[cabfpub] Short lived OCSP signing certificate

Ryan Hurst ryan.hurst at globalsign.com
Wed Sep 19 03:24:15 UTC 2012


Personally I am believe that:

1. Certificate Authorities are in the best position to determine if they are
able and/or do publish revocation information frequently enough to warrant
inclusion of revocation pointers in a certificate.

2. Clients have the right to decide that a certificate that does not contain
a revocation pointer is sufficiently trustworthy however I do not advocate
this approach and instead prefer a concept of being sufficiently fresh or
have revocation information.

3. That certificates that claim BR compliance must contain revocation
pointers.

4. Historically the absence of revocation pointers has been accepted as a CA
stating they have made that determination and have decided that it's not
appropriate to do so, this is true in OCSP and existing short lived
certificate deployments and every chain validation implementation I have
worked with.

5. That the clock-skew data shared by Comodo has shown that there are some
practical limits to how short revocation messages and/or short lived
certificates can be without causing problems.

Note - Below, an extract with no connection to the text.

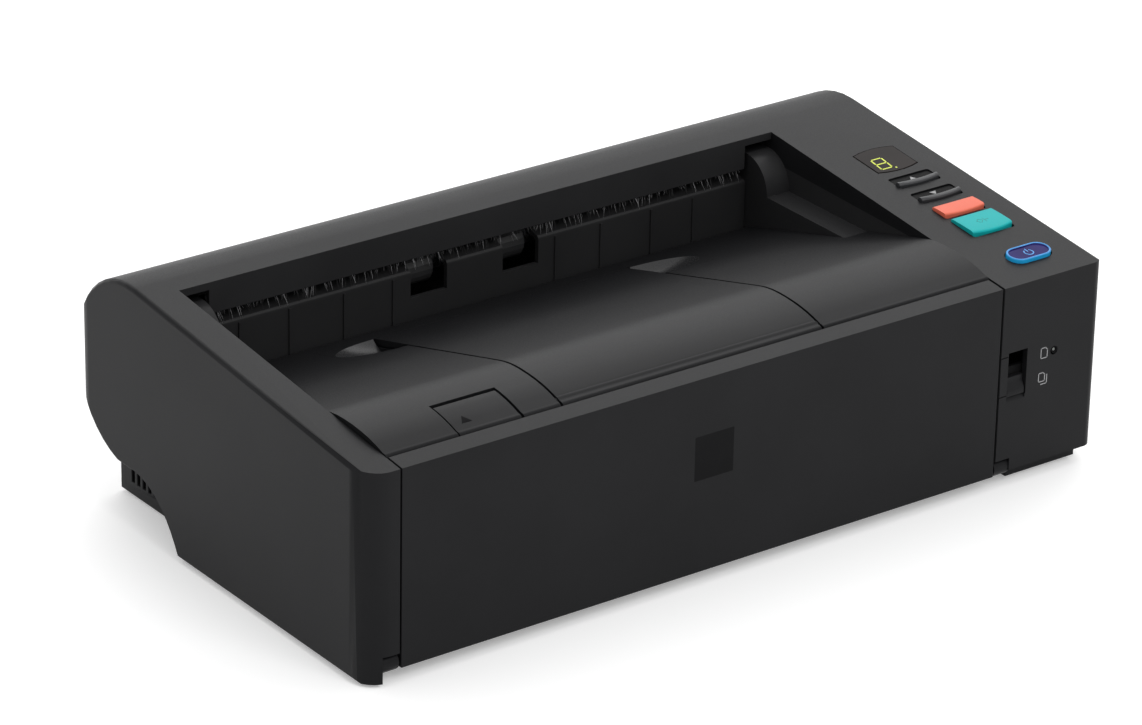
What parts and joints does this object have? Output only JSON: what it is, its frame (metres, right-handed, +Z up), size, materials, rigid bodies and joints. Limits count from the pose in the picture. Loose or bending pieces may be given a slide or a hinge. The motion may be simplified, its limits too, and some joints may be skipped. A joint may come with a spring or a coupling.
{
  "type": "document scanner",
  "caption": "Desktop document scanner with a fold-down feed tray, a lift-up front cover over a turn-round paper path, and a sloping control strip.",
  "frame": {"origin": "centre of the bounding box seen from above, at the level of the feet's undersides", "axes": "+X to the right along the front, +Y to the rear, +Z up"},
  "size_m": [0.313, 0.179, 0.0925],
  "materials": {
    "casing": "fine spark-eroded charcoal texture",
    "inner_plastic": "smooth satin black",
    "rubber": "matte",
    "steel": "ground",
    "bronze": "turned",
    "gear": "natural white, satin",
    "board": "green solder mask",
    "glass": "polished",
    "window": "dark smoked gloss",
    "bristle": "fine grey filaments",
    "dark_button": "satin",
    "coral_button": "satin coral",
    "teal_button": "satin teal",
    "blue_button": "clear top over blue",
    "port": "plated shell",
    "motor": "plated can"
  },
  "bodies": {
    "frame": {"main_casing": "casing", "base_tray": "casing", "foot_front_left": "rubber", "foot_front_right": "rubber", "foot_rear_left": "rubber", "foot_rear_right": "rubber", "lower_guide": "inner_plastic", "turn_guide": "inner_plastic", "outer_guide": "inner_plastic", "antistatic_brush": "bristle", "control_board": "board", "display_window": "window", "indicator_lens": "window", "main_board": "board", "usb_port": "port", "power_inlet": "inner_plastic", "lower_glass": "glass", "lower_sensor": "inner_plastic", "eject_bush_left": "bronze", "eject_bush_right": "bronze", "drive_bush_left": "bronze", "drive_bush_right": "bronze", "drive_belt": "rubber", "drive_bracket": "steel", "drive_motor": "motor"},
    "cover": {"front_cover": "casing", "cover_guide": "inner_plastic", "upper_glass": "glass", "upper_sensor": "inner_plastic", "retard_shaft": "steel"},
    "flap": {"eject_flap": "casing"},
    "lever": {"open_lever": "casing"},
    "retard": {"retard_roller": "rubber"},
    "panel": {"front_panel": "casing", "tray_plate": "casing"},
    "left_guide": {"guide_left": "inner_plastic"},
    "right_guide": {"guide_right": "inner_plastic"},
    "guide_gear": {"guide_pinion": "gear"},
    "drive_line": {"drive_shaft": "steel", "drive_roller_left": "rubber", "drive_roller_right": "rubber", "drive_gear": "gear", "drive_pulley": "gear"},
    "idler": {"idler_gear": "gear"},
    "feed_line": {"feed_shaft": "steel", "feed_roller": "rubber", "feed_gear": "gear"},
    "motor_line": {"motor_pinion": "bronze"},
    "eject_line": {"eject_shaft": "steel", "eject_roller_left": "rubber", "eject_roller_right": "rubber", "eject_pulley": "gear"},
    "button_upper": {"upper_button": "dark_button"},
    "button_lower": {"lower_button": "dark_button"},
    "button_stop": {"stop_button": "coral_button"},
    "button_start": {"start_button": "teal_button"},
    "button_power": {"power_button": "blue_button"},
    "mode_lever": {"feed_mode_lever": "inner_plastic"}
  },
  "joints": [
    {"name": "cover_open", "type": "hinge", "parent": "frame", "child": "cover", "pos_m": [-0.0161, 0.0385, 0.054], "axis": [-1, 0, 0], "range_deg": [0, 65]},
    {"name": "flap_open", "type": "hinge", "parent": "cover", "child": "flap", "pos_m": [-0.0181, -0.077, 0.078], "axis": [1, 0, 0], "range_deg": [0, 120]},
    {"name": "lever_lift", "type": "hinge", "parent": "cover", "child": "lever", "pos_m": [-0.1013, -0.0659, 0.0802], "axis": [-1, 0, 0], "range_deg": [0, 20], "stiffness_Nm_per_rad": 0.02},
    {"name": "retard_spin", "type": "hinge", "parent": "cover", "child": "retard", "pos_m": [-0.02, -0.0295, 0.0322], "axis": [1, 0, 0], "continuous": true},
    {"name": "panel_open", "type": "hinge", "parent": "frame", "child": "panel", "pos_m": [-0.0161, -0.0859, 0.0074], "axis": [1, 0, 0], "range_deg": [0, 80]},
    {"name": "guide_slide", "type": "slide", "parent": "panel", "child": "left_guide", "axis": [1, 0, 0], "range_m": [0, 0.075]},
    {"name": "guide_slide_right", "type": "slide", "parent": "panel", "child": "right_guide", "axis": [-1, 0, 0], "range_m": [0, 0.075]},
    {"name": "guide_gear_spin", "type": "hinge", "parent": "panel", "child": "guide_gear", "pos_m": [-0.02, -0.0855, 0.0352], "axis": [0, 1, 0], "range_deg": [-5, 545]},
    {"name": "drive_spin", "type": "hinge", "parent": "frame", "child": "drive_line", "pos_m": [-0.02, 0.0185, 0.0176], "axis": [1, 0, 0], "continuous": true},
    {"name": "idler_spin", "type": "hinge", "parent": "frame", "child": "idler", "pos_m": [0.117, -0.0055, 0.0176], "axis": [1, 0, 0], "continuous": true},
    {"name": "feed_spin", "type": "hinge", "parent": "frame", "child": "feed_line", "pos_m": [-0.02, -0.0295, 0.0176], "axis": [1, 0, 0], "continuous": true},
    {"name": "motor_spin", "type": "hinge", "parent": "frame", "child": "motor_line", "pos_m": [0.117, 0.01249, 0.03667], "axis": [1, 0, 0], "continuous": true},
    {"name": "eject_spin", "type": "hinge", "parent": "frame", "child": "eject_line", "pos_m": [-0.02, 0.0555, 0.0707], "axis": [1, 0, 0], "continuous": true},
    {"name": "press_upper", "type": "slide", "parent": "frame", "child": "button_upper", "axis": [0, 0.1044, -0.9945], "range_m": [0, 0.001], "stiffness_N_per_m": 300},
    {"name": "press_lower", "type": "slide", "parent": "frame", "child": "button_lower", "axis": [0, 0.1044, -0.9945], "range_m": [0, 0.001], "stiffness_N_per_m": 300},
    {"name": "press_stop", "type": "slide", "parent": "frame", "child": "button_stop", "axis": [0, 0.1044, -0.9945], "range_m": [0, 0.001], "stiffness_N_per_m": 300},
    {"name": "press_start", "type": "slide", "parent": "frame", "child": "button_start", "axis": [0, 0.1044, -0.9945], "range_m": [0, 0.001], "stiffness_N_per_m": 300},
    {"name": "press_power", "type": "slide", "parent": "frame", "child": "button_power", "axis": [0, 0.1044, -0.9945], "range_m": [0, 0.001], "stiffness_N_per_m": 300},
    {"name": "mode_slide", "type": "slide", "parent": "frame", "child": "mode_lever", "axis": [0, 0, 1], "range_m": [0, 0.0095]}
  ],
  "couplings": [
    {"joint": "guide_slide_right", "follows": "guide_slide", "ratio": 1},
    {"joint": "guide_gear_spin", "follows": "guide_slide", "rad_per_m": 125},
    {"joint": "idler_spin", "follows": "drive_spin", "ratio": -1},
    {"joint": "feed_spin", "follows": "drive_spin", "ratio": 1},
    {"joint": "motor_spin", "follows": "drive_spin", "ratio": -1.5},
    {"joint": "eject_spin", "follows": "drive_spin", "ratio": 1}
  ]
}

6. If we update the BRs to accommodate short lived certificates (which I
think we should do) the shortness of a "short lived certificate" that does
not contain revocation pointers would be gated by the maximum validity
period for a revocation status message. In other words if we say in the BRs
a OCSP message needs to be updated at least every 5 days then a short lived
certificate can be not be valid for longer than 5 days. This is because it
is logically the same risk of a long lived certificate that was issued and
had a "good" response generated and cached moments prior to its revocation.


Ryan
-----Original Message-----
From: public-bounces at cabforum.org [mailto:public-bounces at cabforum.org] On
Behalf Of Geoff Keating
Sent: Wednesday, September 19, 2012 7:48 AM
To: richard.smith at comodo.com
Cc: 'Mads Egil Henriksveen'; 'CABFPub'
Subject: Re: [cabfpub] Short lived OCSP signing certificate


On Sep 18, 2012, at 2:23 PM, Rich Smith <richard.smith at comodo.com> wrote:

> The browsers have the ability to decide to treat short lived 
> certificates any way they see fit whether revocation information is 
> there or not.

Can a browser really do that?  If a certificate has a 5-day lifespan and has
revocation information, there's no reason the revocation information
couldn't be published daily, or hourly, and in that case it would still need
to be checked.

I appreciate the argument that revocation information is still useful even
if it would initially be issued as 'valid for 10 days' on a 5-day
certificate, because the certificate could be revoked after 2 days.  However
this is only sometimes a concern, and is something that could be addressed
with risk management by CAs; for example, perhaps certificates to a new
customer would always have revocation information for the first 20 days.
>From the browser point of view, we can't rely on a revocation being valid
until previous responses have expired, since they could be cached even
outside the browser (in a HTTP proxy for example).